I don't know why this happens. It hasn't always been this way. I haven't always been this way. Maybe this is just my new way of coping. There are no tears, or sobs, or the staggered breathing that has become a sure-fire sign that there was something very not right with me. None of that is there now. I know what's happening and I know how I should feel, what a normal reaction to something like this would look like, but there is something prohibiting me from reacting accordingly.

It may not be possible for me to make sense of why this is the state I find myself in, but what I know for sure is what it's like. You're still able to function and go through the motions of your daily routines.
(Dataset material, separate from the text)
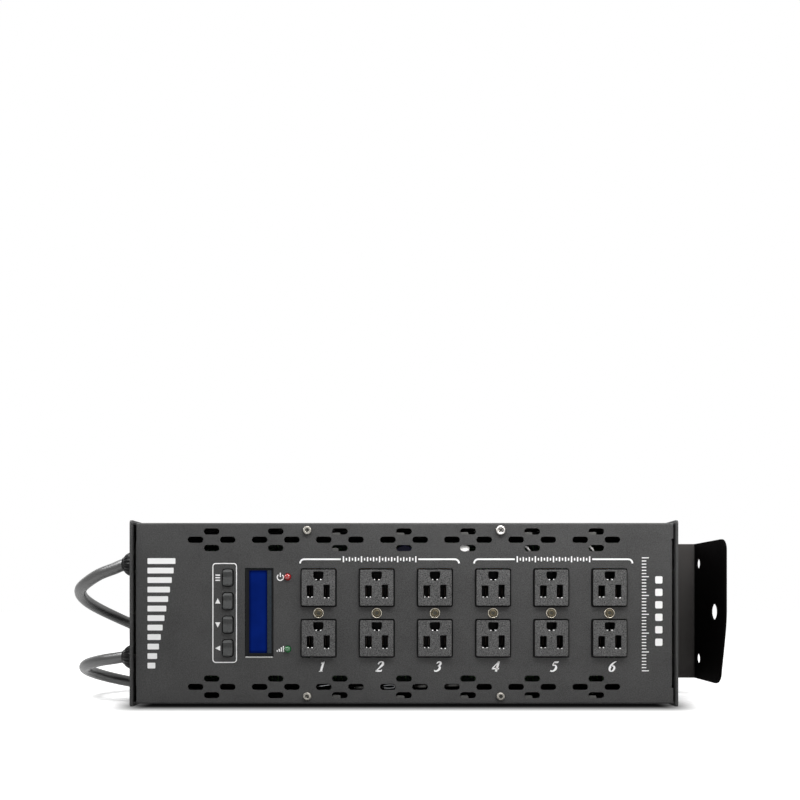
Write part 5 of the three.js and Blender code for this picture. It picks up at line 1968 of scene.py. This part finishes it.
@dataclass
class Glands:
    """The two cord glands: a fluted dome nut outside the plate and a lock nut inside."""

    ribs: int = 20
    nose: float = 3.6
    flutes: Point = (1.2, 12.4)
    flute_rise: float = 1.07
    profile: Points = (
        (8, -10.8), (8, -5.9), (10.9, -5.9), (10.9, -1.9), (8, -1.9), (8, 0.1), (10.7, 0.1),
        (10.7, 0.8), (9.9, 1.1), (9.8, 3.5), (9.6, 5.8), (9.2, 7.8), (8.6, 9.4), (7.9, 10.8),
        (7.0, 12.0), (6.3, 12.8), (6.0, 13.3))

    def build(self) -> None:
        """Turns each gland and raises the ribs of its nut."""
        plate = CASE.box("left_end_plate")[0].x
        quarter = math.pi / 2 / self.ribs
        for node in ("cord_gland_a", "cord_gland_b"):
            middle = CASE.centre(node)

            def on_rib(vertex: bmesh.types.BMVert) -> bool:
                """Whether a vertex of the nut lies on a rib."""
                turn = round(math.atan2(*(vertex.co - middle).zy) / quarter) % 4
                return turn < 2 and self.flutes[0] < plate - vertex.co.x < self.flutes[1]

            reach = plate - CASE.box(node)[0].x + self.nose
            mouth = [(5.6, reach), (5.0, reach), (4.9, reach - 1.2), (3.0, reach - 4.6)]
            nut = Piece.turned(f"{node}_nut", [*self.profile, *mouth], 4 * self.ribs,
                               (plate, middle.y, middle.z), LEFT)
            nut.resized(Pick.VERT, on_rib, (1, self.flute_rise, self.flute_rise), middle)
            nut.smoothed(50).deliver(GLAND_PLASTIC, "gland_plastic", node)


@dataclass
class Breakers:
    """The two resettable breakers, with threaded necks and their buttons."""

    threads: int = 5
    pitch: float = 0.65
    first_thread: float = 3.1
    thread: Points = ((4.7, 0), (5.05, 0.2), (5.05, 0.3), (4.7, 0.5))

    def build(self) -> None:
        """Copies each breaker's solid, adds its thread and dresses its button."""
        plate = CASE.box("left_end_plate")[0].x
        for letter in "ab":
            node, knob = f"breaker_{letter}", f"breaker_button_{letter}"
            middle = CASE.centre(node)
            parts = [Piece.copied(node, f"{node}_body").soften(0.25)]
            for step in range(self.threads):
                foot = self.first_thread + step * self.pitch
                profile = [(radius, foot + rise) for radius, rise in self.thread]
                parts.append(Piece.turned("thread", profile, 24, (plate, middle.y, middle.z), LEFT))
            whole = Piece.joined(f"{node}_body", parts)
            whole.deliver(BLACK_PLASTIC, "breaker_plastic", node)
            button = Piece.copied(knob, f"{node}_button").soften(0.35, 3)
            button.deliver(RESET_PLASTIC, "reset_button", knob, body=f"reset_{letter}")


@dataclass
class DataConnectors:
    """The data inlet with its pins, and the data outlet with its latch."""

    pin_circle: float = 4.6
    pin_radius: float = 1.24
    pin_length: float = 11.2
    hole_radius: float = 1.5
    hole_reach: Point = (3.0, -2.0)
    depth: float = 14.0
    disc: Points = ((9.5, -0.2), (9.5, 0.8), (9.2, 1.0))
    core: Points = ((7.95, -13.8), (7.95, -0.2), (7.7, 0.1))
    latch_gap: float = 0.3

    def pins(self, name: str, middle: Vector, radius: float, low: float, high: float) -> Piece:
        """Three round pins on a circle, the top one first.

        Args:
            name: the pins' name.
            middle: the connector's middle.
            radius: a pin's radius.
            low: where the pins start, along X.
            high: where they end.

        Returns:
            The pins as one piece.
        """
        tip = min(radius * 0.5, 0.6)
        profile = [(radius, -low), (radius, -high - tip), (radius - tip, -high)]
        made = [Piece.turned("pin", profile, 20, (0, *place), LEFT).soften(0.1)
                for place in arc((middle.y, middle.z), self.pin_circle, 90, 330, 2)]
        return Piece.joined(name, made)

    def build(self) -> None:
        """Dresses both shells and fills them."""
        for node in ("data_inlet", "data_outlet"):
            shell = Piece.copied(node, f"{node}_shell").soften(0.2)
            shell.deliver(CONNECTOR_NICKEL, "connector_metal", node)
        face = CASE.box("data_inlet")[0].x
        floor = face + self.depth
        middle = CASE.centre("data_inlet")
        profile = [(radius, rise - floor) for radius, rise in self.disc]
        disc = Piece.turned("data_inlet_insert", profile, 40, (0, middle.y, middle.z), LEFT)
        disc.soften(0.1).deliver(BLACK_PLASTIC, "latch_plastic")
        pins = self.pins(
            "data_inlet_pins", middle, self.pin_radius, floor, floor - self.pin_length)
        pins.deliver(GOLD_PLATE, "connector_metal")
        middle = CASE.centre("data_outlet")
        profile = [(radius, rise - face) for radius, rise in self.core]
        core = Piece.turned("data_outlet_insert", profile, 40, (0, middle.y, middle.z), LEFT)
        low, high = (face + reach for reach in self.hole_reach)
        core.carve(self.pins("holes", middle, self.hole_radius, low, high))
        low, high = CASE.box("data_latch")
        gap = self.latch_gap
        core.carve(Piece.block("latch_room", (face - 3, low.y - gap, low.z - gap),
                               (high.x + 1.8, high.y + gap, high.z + 2)))
        core.soften(0.15).deliver(BLACK_PLASTIC, "latch_plastic")
        latch = Piece.copied("data_latch", "data_latch_tab").soften(0.3)
        latch.deliver(BLACK_PLASTIC, "latch_plastic", "data_latch", body="latch")


@dataclass
class Inside:
    """What can be seen through the vents and sockets: boards, heat sink, chokes and wires.

    The wires' points give X, the depth behind the panel and Z.
    """

    windings: int = 44
    winding_rise: Point = (1.03, 1.03, 1.06)
    bore: float = 6.5
    lead_x: Point = (49.4, 98.8, 148.2)
    lead: Points = (
        (-16, 34, 116), (-10, 14, 122), (-6.5, 3.6, 124.6), (-4.2, 2.5, 123.2), (-2.4, 2.7, 121.4),
        (-1.2, 4.5, 119), (1, 18, 114), (4, 36, 110))
    lugs: Sequence[Tuple[Points, float]] = (
        (((9.5, 9, 14.6), (11.5, 3.6, 15.0), (14.5, 2.8, 15.5), (17, 2.6, 15.6), (19, 9, 15.8)),
         1.5),
        (((32, 9, 15.6), (34, 3.6, 15.9), (37, 2.7, 16.4), (42.5, 2.7, 16.4), (45, 9, 16.4)), 1.35),
        (((-38, 9, 13.6), (-36, 4, 14.1), (-33, 2.8, 14.4), (-30, 2.8, 14.5), (-28, 9, 14.5)), 1.1))
    links: Sequence[Tuple[Points, float]] = (
        (((-69, 9, 13), (-67, 3, 15.0), (-61, 2.4, 15.9), (-56, 3, 16.6), (-54, 9, 17)), 0.5),
        (((-19, 9, 14), (-17.6, 3, 15.2), (-12, 2.3, 16.5), (-7.2, 2.6, 16.2), (-7, 3, 14.2),
          (-12, 2.4, 13.7), (-17, 3, 14.2), (-18, 9, 13)), 0.35))
    sleeve: Points = ((2.6, 0.4), (3.3, 1.2), (3.5, 4.0), (3.1, 9.0), (2.0, 9.6))
    sleeve_place: Point = (46.4, 0.9, 121.9)
    sleeve_width: float = 1.3
    sleeve_dip: float = 0.12
    can: Points = ((6.4, 0.6), (7.0, 1.2), (7.0, 25.0), (6.6, 25.8), (5.0, 26.0))
    can_place: Point = (0.0, 6.0, 118.0)
    saddle_x: Point = (-5.9, 0.4)
    saddle_reach: Point = (1.25, 3.4)
    saddle_places: Points = (
        (49.4, 127.2, 134.4), (98.8, 127.2, 134.4), (148.2, 127.2, 134.4), (-49.4, 3.6, 8.7),
        (0.0, 3.6, 8.4), (49.4, 3.6, 8.4), (98.8, 3.6, 8.4), (148.2, 3.6, 8.4),
        (-51.0, 117.4, 122.2), (-49.4, 127.2, 133.9), (0.0, 127.2, 133.9))

    def choke(self) -> None:
        """Winds one ring choke and copies it behind each outlet."""
        nodes = [f"choke_{index}" for index in range(1, 7)]
        low, high = CASE.box(nodes[0])
        tube = ((high.x - low.x) / 2 - self.bore) / 2
        bpy.ops.mesh.primitive_torus_add(
            major_segments=self.windings * 2, minor_segments=8, major_radius=self.bore + tube,
            minor_radius=tube - 0.3, location=(0, 0, 0))
        ring = Piece("choke").placed(Matrix.Diagonal((1, 1, (high.y - low.y) / 2 / tube, 1)))
        step = math.pi / self.windings
        ring.resized(
            Pick.VERT, lambda vertex: round(math.atan2(vertex.co.y, vertex.co.x) / step) % 2 == 0,
            self.winding_rise, (0, 0, 0))
        turn = Matrix.Rotation(math.pi / 2, 4, "X")
        ring.placed(Matrix.Translation(CASE.centre(nodes[0])) @ turn).smoothed(50)
        ring.repeated(nodes, "winding", COPPER_WINDING, "choke_core", True)

    def parts(self) -> None:
        """Copies the solids of the boards, heat sink, transformer and triacs."""
        plan = [("control_board", BOARD_LACQUER, "board"), ("power_board", BOARD_LACQUER, "board"),
                ("heat_sink", SINK_METAL, "sink_aluminium"),
                ("transformer", CORE_METAL, "transformer_core")]
        plan += [(f"triac_{index}", BLACK_PLASTIC, "triac_body") for index in range(1, 7)]
        for node, finish, slot in plan:
            Piece.copied(node, f"{node}_part").soften(0.15, 1).deliver(finish, slot, node)

    def wire(self, name: str, points: Points, radius: float, x: float = 0) -> Piece:
        """Bends a wire through points inside the case.

        Args:
            name: the wire's name.
            points: the points that it passes, with their depth behind the panel.
            radius: its radius.
            x: where the points' X starts.

        Returns:
            The wire as a mesh.
        """
        places = [(x + across, PANEL + deep, z) for across, deep, z in points]
        wire = Piece.bent(name, "NURBS", places, radius, (6, 3))
        spline = wire.thing.data.splines[0]
        spline.use_endpoint_u = True
        spline.order_u = 3
        wire.as_mesh()
        Piece.take(wire)
        bpy.ops.object.shade_smooth()
        return wire

    def wiring(self) -> None:
        """Puts white leads, a sleeve, lugs, bare links and a capacitor behind the vents."""
        for index, x in enumerate(self.lead_x, 1):
            wire = self.wire(f"white_lead_{index}", self.lead, 1.0, x)
            wire.deliver(WIRE_WHITE, "reset_button")
        x, deep, z = self.sleeve_place
        sleeve = Piece.turned(
            "lead_sleeve", self.sleeve, 32, (0, PANEL + deep, z), (0, 1, -self.sleeve_dip))
        wider = Matrix.Diagonal((self.sleeve_width, 1, 1, 1))
        sleeve.placed(Matrix.Translation((x, 0, 0)) @ wider)
        sleeve.soften(0.5, 3).deliver(WIRE_WHITE, "reset_button")
        for name, wires, finish, slot in (
                ("lead_lug", self.lugs, SADDLE_PLASTIC, "frame_plastic"),
                ("bare_link", self.links, LINK_METAL, "zinc_screw")):
            for index, (points, thick) in enumerate(wires, 1):
                self.wire(f"{name}_{index}", points, thick).deliver(finish, slot)
        x, deep, z = self.can_place
        can = Piece.turned("capacitor", self.can, 32, (x, PANEL + deep, z), (0, 1, 0))
        can.soften(0.3).deliver(CAPACITOR_SLEEVE, "frame_plastic")

    def saddles(self) -> None:
        """Small grey saddles behind the cover, at the outer vents, that hold the leads."""
        for index, (x, low, high) in enumerate(self.saddle_places, 1):
            saddle = Piece.block(f"saddle_{index}", *(
                (x + across, PANEL + reach, z)
                for across, reach, z in zip(self.saddle_x, self.saddle_reach, (low, high))))
            saddle.rounded(Along.Y, 1.2, 4).soften(0.3)
            saddle.deliver(SADDLE_PLASTIC, "frame_plastic")

    def build(self) -> None:
        """Fills the case."""
        self.parts()
        self.choke()
        self.wiring()
        self.saddles()


def main() -> None:
    """Builds the studio and every sub-assembly."""
    logging.basicConfig(level=logging.INFO, format="%(message)s")
    Studio().build()
    for cord in CORDS:
        cord.build()
    for assembly in (
            FrontCover(), Housing(), Bracket(), Outlets(), Fasteners(), PanelPrint(), Display(),
            Buttons(), Lamps(), Glands(), Breakers(), DataConnectors(), Inside()):
        assembly.build()
        LOG.info("%s is built", type(assembly).__name__)


if __name__ == "__main__":
    main()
You can go on as if everything is normal, and it almost feels as though it is. But there's something missing, something that doesn't really sit right in the pit of your stomach. You walk around as you would normally, you laugh at people's jokes and smile when they do. You exist, but very little more than that. You just are. A large part of you seems to be dormant. Not gone entirely, just...unreachable.

There are two possible explanations that make even an ounce of sense to me. The first: I physically cannot handle the pain that actually enduring the emotions that are bound to come with something like this would cause. My body simply cannot withstand that kind of agony and my brain is responding by playing defense. The second explanation is that the things that I am supposed to be feeling are so deeply rooted that they are unable to rise to the surface and penetrate the nerve endings in my brain that would send me into a very painful emotional tailspin.

Neither of these potential explanations are pleasant. Obviously. But, hopeless and numb as I am, there is still one hope that I am clinging to. I am holding fast to the absolute ability of God. This is not over, even though I have already made up my mind that it is."